» **Prompt**: Say the number of lines containing the string "picture", and say nothing else.

» **Records supplied**:
┌────────
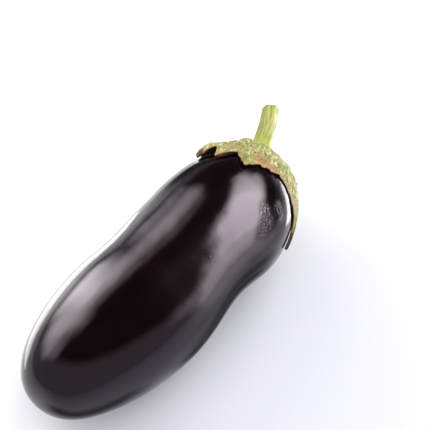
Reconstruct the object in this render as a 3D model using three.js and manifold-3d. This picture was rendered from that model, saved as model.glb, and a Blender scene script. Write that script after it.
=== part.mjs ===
└────────
┌────────
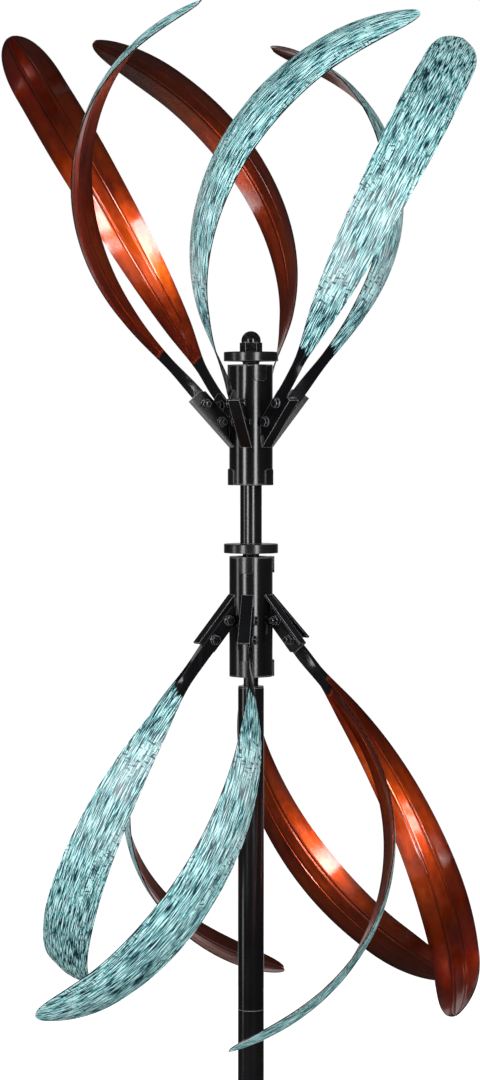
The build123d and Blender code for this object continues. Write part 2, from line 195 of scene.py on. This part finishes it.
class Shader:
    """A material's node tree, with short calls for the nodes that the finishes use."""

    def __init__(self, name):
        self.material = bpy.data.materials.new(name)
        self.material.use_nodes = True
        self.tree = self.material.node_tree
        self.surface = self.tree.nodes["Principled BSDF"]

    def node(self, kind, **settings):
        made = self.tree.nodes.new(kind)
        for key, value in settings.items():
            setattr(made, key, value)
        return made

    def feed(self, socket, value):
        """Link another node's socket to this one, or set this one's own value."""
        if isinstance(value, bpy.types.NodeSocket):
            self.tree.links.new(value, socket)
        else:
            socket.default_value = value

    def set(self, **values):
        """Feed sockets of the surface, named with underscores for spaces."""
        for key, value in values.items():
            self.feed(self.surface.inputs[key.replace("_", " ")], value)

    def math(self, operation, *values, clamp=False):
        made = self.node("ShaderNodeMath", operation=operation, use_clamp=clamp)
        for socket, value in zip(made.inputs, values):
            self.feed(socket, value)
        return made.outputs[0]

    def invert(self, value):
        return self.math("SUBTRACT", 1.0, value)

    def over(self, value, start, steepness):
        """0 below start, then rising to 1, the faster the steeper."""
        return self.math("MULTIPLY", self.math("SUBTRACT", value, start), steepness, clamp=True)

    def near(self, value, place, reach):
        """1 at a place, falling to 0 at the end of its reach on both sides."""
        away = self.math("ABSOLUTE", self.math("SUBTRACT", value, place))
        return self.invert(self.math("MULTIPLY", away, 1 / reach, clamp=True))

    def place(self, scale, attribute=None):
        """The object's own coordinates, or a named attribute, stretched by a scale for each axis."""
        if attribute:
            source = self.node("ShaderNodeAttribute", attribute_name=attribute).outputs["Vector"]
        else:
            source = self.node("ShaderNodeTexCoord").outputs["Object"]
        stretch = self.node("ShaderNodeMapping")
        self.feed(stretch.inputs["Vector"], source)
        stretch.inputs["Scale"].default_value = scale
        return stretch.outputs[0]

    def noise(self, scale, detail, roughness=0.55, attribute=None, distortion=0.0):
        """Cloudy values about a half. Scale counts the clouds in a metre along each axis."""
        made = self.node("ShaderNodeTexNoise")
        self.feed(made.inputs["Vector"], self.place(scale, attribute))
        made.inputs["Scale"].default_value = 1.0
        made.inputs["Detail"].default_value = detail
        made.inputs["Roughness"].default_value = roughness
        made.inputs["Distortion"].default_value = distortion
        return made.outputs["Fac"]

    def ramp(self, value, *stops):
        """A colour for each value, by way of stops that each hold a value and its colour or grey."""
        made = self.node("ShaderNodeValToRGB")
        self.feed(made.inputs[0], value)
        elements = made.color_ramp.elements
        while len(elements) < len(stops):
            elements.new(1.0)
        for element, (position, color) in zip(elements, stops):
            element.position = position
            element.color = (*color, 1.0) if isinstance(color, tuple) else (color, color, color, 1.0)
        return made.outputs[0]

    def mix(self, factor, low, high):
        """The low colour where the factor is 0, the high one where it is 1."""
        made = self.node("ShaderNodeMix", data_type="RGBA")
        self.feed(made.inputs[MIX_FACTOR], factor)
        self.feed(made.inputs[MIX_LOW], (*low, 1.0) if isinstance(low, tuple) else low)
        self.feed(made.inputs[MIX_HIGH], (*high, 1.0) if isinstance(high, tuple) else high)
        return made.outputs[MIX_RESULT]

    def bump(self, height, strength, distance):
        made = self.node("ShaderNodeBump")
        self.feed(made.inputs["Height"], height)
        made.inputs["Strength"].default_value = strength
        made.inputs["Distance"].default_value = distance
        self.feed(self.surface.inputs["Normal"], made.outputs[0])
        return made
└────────
┌────────
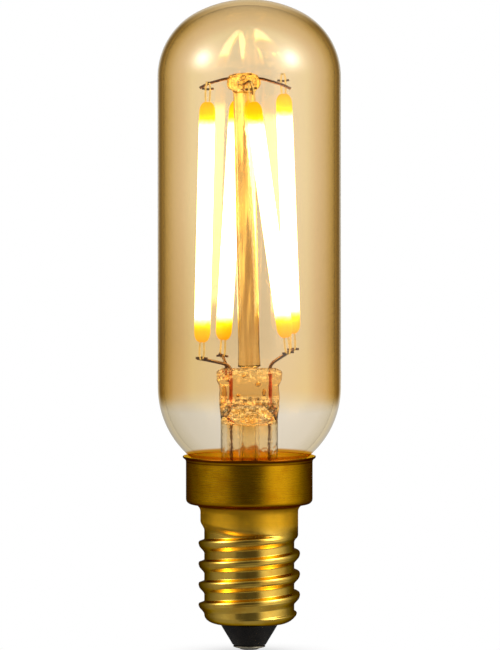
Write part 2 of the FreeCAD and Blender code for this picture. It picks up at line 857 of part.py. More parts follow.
└────────
» **Answer for this exercise**: 2